Il aura fallu attendre la réélection de Gerhard Schroeder en 2002 pour que Jacques Chirac, courageusement, se dise que les relations entre les deux pays s'étaient tellement dégradées qu'il n'était plus possible de continuer ainsi et que puisque les deux pays n'étaient — et ne seraient, de toute façon — jamais d'accord sur rien, il fallait, pour le bien de l'Europe, que chacun fasse un bout du chemin afin d'aboutir, sur les sujets importants, à un compromis susceptible d'entraîner les autres pays et de produire un consensus européen.

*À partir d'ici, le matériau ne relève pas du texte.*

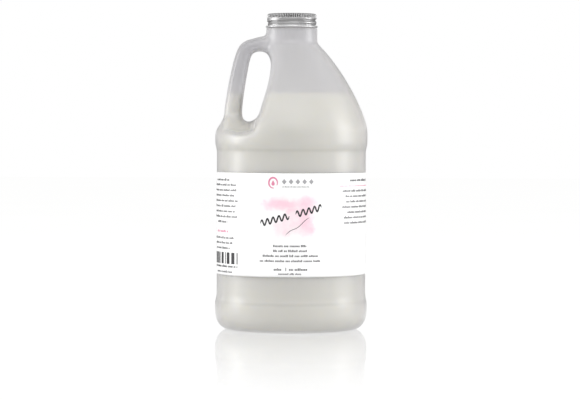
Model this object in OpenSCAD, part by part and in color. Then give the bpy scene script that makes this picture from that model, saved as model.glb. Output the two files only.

C'est bien ce qui s'est passé, notamment sur l'Irak, sauf qu'au lieu de rassembler, ils ont divisé les Européens (moins que Blair il est vrai), qu'au lieu de faire progresser l'Europe, ils sont apparus comme le syndicat de défense des intérêts acquis et que, l'Europe s'étant élargie, ils ont constaté que la seule entente franco-allemande ne suffisait plus à emporter la décision. Comme l'a prouvé le rejet de la candidature du belge Verhofstadt pour la présidence de la Commission en 2004, soutenue par Chirac et Schroeder.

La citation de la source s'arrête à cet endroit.